Aim: What is needed is an exact copy of the lines from the one containing "- roller_inset, top)" to the one containing "record = json.load(file)", both lines included, and no other lines.

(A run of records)
==============================

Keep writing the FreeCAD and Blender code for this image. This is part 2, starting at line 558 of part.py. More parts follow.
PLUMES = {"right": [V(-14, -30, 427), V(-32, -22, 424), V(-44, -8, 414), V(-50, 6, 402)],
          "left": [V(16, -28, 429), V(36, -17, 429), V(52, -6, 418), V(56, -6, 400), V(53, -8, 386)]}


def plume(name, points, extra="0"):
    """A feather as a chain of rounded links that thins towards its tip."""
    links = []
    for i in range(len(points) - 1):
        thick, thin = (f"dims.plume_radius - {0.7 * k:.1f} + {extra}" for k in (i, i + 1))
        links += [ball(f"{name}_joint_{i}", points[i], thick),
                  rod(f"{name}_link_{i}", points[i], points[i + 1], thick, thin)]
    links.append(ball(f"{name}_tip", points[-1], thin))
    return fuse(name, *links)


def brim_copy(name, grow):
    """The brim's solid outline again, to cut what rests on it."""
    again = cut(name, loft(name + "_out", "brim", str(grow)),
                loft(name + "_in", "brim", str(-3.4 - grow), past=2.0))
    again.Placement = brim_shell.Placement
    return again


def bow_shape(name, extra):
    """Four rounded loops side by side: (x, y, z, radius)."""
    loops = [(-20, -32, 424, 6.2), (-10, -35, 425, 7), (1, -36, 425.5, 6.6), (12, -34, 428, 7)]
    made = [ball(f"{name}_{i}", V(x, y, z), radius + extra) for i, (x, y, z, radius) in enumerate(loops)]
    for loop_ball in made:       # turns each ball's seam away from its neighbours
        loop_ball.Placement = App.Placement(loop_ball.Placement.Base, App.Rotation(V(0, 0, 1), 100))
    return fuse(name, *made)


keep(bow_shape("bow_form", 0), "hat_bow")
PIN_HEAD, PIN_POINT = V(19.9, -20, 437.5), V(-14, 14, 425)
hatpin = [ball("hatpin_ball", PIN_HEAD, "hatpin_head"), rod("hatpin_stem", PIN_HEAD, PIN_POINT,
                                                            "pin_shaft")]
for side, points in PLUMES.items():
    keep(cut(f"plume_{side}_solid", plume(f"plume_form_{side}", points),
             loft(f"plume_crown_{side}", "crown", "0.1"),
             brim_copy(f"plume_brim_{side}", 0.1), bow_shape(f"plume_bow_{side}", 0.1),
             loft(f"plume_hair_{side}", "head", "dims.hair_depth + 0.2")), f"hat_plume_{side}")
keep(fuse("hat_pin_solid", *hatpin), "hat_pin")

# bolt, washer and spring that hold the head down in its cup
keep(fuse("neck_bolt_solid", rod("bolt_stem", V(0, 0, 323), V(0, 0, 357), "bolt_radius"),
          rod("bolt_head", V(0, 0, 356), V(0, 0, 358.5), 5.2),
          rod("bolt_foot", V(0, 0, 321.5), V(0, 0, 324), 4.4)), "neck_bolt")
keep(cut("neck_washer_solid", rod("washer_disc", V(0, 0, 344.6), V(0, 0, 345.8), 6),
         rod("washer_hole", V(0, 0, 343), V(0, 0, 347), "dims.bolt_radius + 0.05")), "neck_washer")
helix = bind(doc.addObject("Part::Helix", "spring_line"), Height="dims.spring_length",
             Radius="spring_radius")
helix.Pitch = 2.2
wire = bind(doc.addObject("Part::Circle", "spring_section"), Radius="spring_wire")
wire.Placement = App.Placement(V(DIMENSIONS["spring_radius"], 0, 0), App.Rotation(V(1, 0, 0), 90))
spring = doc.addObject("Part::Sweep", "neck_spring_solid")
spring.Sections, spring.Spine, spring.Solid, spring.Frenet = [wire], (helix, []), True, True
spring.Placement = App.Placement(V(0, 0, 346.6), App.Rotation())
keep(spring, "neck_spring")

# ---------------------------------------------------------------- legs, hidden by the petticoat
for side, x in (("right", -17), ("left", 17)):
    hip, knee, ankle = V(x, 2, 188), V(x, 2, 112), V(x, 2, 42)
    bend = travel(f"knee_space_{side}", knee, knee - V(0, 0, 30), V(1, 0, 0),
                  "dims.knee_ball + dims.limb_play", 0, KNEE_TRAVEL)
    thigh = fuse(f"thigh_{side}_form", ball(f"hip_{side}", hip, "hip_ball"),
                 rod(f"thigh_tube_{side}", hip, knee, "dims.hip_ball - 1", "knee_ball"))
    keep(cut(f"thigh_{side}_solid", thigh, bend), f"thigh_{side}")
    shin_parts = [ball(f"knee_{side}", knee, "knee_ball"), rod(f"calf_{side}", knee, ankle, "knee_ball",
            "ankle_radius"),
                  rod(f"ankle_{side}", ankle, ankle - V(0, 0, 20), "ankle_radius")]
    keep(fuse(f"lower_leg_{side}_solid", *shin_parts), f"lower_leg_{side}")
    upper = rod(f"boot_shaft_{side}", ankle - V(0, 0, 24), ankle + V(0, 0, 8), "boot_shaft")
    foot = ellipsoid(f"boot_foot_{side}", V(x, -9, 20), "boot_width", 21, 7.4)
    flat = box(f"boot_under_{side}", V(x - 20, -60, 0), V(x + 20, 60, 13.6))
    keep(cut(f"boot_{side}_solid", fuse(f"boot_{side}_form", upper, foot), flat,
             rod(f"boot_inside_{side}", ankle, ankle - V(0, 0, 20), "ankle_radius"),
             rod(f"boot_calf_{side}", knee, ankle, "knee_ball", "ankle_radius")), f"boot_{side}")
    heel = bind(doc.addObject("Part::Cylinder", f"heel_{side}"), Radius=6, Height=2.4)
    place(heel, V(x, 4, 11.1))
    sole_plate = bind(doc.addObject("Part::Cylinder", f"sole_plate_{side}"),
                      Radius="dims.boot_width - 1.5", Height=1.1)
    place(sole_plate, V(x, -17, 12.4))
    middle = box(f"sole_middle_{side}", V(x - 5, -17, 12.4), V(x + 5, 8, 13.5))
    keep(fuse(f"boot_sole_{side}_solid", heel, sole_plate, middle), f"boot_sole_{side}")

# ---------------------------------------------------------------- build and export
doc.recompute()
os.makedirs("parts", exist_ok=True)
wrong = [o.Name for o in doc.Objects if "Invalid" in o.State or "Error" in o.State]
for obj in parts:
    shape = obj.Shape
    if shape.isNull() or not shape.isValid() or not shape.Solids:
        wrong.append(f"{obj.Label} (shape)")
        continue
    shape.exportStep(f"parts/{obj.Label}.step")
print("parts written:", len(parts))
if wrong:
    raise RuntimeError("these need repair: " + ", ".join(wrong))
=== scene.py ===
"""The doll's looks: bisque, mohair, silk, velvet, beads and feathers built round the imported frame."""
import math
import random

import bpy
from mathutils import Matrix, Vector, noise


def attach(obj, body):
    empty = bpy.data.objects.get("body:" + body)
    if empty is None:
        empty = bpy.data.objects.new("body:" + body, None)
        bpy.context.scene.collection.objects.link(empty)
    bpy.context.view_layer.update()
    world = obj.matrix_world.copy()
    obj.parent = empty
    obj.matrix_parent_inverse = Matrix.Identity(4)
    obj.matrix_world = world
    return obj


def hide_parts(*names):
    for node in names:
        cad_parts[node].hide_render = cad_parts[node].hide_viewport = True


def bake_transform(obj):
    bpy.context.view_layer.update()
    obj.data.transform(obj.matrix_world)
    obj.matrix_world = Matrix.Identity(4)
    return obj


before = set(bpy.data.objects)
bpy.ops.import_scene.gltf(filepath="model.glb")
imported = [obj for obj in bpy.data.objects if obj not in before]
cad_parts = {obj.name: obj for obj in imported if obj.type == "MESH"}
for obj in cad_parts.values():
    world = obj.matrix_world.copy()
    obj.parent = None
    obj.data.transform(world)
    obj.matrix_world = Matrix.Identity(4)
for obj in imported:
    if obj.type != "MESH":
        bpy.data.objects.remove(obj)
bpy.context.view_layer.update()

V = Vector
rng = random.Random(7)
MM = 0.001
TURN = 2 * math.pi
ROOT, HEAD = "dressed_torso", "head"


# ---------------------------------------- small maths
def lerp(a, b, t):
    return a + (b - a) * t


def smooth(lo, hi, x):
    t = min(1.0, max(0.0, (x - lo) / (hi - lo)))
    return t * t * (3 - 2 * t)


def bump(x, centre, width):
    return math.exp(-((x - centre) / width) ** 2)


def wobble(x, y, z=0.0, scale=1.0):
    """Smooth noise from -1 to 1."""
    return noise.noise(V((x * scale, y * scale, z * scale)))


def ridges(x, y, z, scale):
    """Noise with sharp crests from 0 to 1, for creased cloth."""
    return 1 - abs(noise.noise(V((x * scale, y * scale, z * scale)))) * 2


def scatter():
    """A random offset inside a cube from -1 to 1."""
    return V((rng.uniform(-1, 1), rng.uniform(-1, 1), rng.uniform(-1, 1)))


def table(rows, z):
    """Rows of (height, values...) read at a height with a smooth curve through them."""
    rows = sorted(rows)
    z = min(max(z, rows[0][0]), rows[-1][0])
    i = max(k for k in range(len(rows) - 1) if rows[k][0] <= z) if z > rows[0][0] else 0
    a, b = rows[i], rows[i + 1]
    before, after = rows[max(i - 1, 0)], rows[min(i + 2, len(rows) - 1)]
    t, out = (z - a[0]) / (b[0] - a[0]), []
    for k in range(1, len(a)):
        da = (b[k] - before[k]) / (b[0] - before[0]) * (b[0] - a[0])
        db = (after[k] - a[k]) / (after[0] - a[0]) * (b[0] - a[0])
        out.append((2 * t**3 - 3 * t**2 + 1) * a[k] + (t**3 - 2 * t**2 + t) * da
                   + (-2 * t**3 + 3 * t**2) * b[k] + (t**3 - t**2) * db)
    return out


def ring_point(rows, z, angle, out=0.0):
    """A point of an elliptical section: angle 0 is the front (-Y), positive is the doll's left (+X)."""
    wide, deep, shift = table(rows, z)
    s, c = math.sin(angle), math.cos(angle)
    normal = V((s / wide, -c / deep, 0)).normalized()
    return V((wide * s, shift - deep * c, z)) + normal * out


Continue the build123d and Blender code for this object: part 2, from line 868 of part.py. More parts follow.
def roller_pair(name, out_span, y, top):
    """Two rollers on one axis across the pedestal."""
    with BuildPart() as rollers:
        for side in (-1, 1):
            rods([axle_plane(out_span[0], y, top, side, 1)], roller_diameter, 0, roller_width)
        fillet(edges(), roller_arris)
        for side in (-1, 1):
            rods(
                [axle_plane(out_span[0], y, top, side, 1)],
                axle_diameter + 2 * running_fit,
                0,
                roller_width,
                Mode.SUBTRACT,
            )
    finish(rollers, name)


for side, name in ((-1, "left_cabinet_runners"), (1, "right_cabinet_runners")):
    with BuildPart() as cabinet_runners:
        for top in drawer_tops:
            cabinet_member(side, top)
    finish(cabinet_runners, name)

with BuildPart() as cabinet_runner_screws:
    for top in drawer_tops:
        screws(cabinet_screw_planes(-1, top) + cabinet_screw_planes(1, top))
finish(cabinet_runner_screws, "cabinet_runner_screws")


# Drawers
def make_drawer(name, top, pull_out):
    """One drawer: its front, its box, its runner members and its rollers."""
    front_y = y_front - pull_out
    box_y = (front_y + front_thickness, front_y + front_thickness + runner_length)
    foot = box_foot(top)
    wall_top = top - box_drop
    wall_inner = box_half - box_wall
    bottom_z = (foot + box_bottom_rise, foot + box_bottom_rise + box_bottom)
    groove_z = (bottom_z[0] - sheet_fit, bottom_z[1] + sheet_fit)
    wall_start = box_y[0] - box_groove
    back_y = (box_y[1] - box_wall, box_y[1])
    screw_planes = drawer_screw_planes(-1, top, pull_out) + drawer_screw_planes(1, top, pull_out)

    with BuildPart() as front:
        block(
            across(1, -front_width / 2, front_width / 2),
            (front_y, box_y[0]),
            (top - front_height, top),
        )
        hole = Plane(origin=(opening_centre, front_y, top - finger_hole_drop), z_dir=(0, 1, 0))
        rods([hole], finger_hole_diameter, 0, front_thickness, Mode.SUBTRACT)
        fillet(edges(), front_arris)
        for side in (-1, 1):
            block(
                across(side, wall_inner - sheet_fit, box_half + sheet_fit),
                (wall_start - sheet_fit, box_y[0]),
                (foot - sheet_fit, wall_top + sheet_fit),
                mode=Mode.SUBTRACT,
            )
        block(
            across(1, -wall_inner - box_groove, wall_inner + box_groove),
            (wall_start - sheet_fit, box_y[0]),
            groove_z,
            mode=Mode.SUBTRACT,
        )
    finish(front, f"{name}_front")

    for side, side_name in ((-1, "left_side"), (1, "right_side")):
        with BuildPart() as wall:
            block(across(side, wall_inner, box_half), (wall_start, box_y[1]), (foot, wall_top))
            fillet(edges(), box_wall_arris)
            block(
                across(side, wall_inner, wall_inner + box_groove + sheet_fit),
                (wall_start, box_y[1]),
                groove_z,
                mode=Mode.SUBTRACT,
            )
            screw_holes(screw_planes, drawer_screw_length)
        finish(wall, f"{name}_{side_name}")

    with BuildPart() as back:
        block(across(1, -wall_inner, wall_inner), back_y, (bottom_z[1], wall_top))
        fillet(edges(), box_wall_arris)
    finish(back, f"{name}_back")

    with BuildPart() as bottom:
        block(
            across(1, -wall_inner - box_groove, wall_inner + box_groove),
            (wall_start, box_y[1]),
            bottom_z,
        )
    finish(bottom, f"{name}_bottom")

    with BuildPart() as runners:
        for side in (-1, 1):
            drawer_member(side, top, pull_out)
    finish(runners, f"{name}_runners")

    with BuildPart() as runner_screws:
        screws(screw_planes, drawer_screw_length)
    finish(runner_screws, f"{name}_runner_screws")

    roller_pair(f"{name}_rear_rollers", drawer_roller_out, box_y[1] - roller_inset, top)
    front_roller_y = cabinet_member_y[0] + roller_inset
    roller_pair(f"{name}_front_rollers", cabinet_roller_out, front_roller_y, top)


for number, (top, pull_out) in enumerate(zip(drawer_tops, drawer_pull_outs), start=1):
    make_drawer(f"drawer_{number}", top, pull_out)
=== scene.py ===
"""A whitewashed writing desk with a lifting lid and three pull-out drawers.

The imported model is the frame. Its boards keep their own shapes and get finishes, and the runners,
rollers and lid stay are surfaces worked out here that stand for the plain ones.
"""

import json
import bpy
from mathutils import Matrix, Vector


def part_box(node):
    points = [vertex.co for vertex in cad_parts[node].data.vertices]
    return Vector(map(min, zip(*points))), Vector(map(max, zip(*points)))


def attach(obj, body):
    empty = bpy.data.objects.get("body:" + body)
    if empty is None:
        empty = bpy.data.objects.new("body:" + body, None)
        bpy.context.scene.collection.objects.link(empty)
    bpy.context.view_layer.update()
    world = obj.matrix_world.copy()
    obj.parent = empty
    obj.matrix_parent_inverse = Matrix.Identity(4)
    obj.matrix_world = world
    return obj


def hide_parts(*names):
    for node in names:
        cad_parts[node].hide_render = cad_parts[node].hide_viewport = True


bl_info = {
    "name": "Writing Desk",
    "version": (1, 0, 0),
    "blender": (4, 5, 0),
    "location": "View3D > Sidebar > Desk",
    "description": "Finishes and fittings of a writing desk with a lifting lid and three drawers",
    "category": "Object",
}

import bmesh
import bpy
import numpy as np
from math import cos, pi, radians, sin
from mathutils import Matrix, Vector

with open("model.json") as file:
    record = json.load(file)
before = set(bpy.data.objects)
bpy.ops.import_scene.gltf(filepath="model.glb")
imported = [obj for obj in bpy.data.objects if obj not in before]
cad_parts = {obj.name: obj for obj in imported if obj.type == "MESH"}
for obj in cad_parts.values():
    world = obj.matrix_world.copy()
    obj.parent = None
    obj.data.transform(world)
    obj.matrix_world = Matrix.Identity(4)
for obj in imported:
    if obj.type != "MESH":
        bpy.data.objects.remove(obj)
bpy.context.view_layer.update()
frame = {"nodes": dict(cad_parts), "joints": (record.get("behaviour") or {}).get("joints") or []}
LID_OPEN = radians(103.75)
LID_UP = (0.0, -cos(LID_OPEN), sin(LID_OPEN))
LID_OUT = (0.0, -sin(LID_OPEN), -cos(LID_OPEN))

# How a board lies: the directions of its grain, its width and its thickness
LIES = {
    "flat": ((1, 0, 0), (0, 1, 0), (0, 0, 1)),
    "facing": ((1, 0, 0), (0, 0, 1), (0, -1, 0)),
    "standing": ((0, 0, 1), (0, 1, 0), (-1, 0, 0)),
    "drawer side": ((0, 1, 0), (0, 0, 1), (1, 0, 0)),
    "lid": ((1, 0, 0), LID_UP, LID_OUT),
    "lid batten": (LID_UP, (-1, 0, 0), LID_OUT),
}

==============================

The response:
    roller_pair(f"{name}_rear_rollers", drawer_roller_out, box_y[1] - roller_inset, top)
    front_roller_y = cabinet_member_y[0] + roller_inset
    roller_pair(f"{name}_front_rollers", cabinet_roller_out, front_roller_y, top)


for number, (top, pull_out) in enumerate(zip(drawer_tops, drawer_pull_outs), start=1):
    make_drawer(f"drawer_{number}", top, pull_out)
=== scene.py ===
"""A whitewashed writing desk with a lifting lid and three pull-out drawers.

The imported model is the frame. Its boards keep their own shapes and get finishes, and the runners,
rollers and lid stay are surfaces worked out here that stand for the plain ones.
"""

import json
import bpy
from mathutils import Matrix, Vector


def part_box(node):
    points = [vertex.co for vertex in cad_parts[node].data.vertices]
    return Vector(map(min, zip(*points))), Vector(map(max, zip(*points)))


def attach(obj, body):
    empty = bpy.data.objects.get("body:" + body)
    if empty is None:
        empty = bpy.data.objects.new("body:" + body, None)
        bpy.context.scene.collection.objects.link(empty)
    bpy.context.view_layer.update()
    world = obj.matrix_world.copy()
    obj.parent = empty
    obj.matrix_parent_inverse = Matrix.Identity(4)
    obj.matrix_world = world
    return obj


def hide_parts(*names):
    for node in names:
        cad_parts[node].hide_render = cad_parts[node].hide_viewport = True


bl_info = {
    "name": "Writing Desk",
    "version": (1, 0, 0),
    "blender": (4, 5, 0),
    "location": "View3D > Sidebar > Desk",
    "description": "Finishes and fittings of a writing desk with a lifting lid and three drawers",
    "category": "Object",
}

import bmesh
import bpy
import numpy as np
from math import cos, pi, radians, sin
from mathutils import Matrix, Vector

with open("model.json") as file:
    record = json.load(file)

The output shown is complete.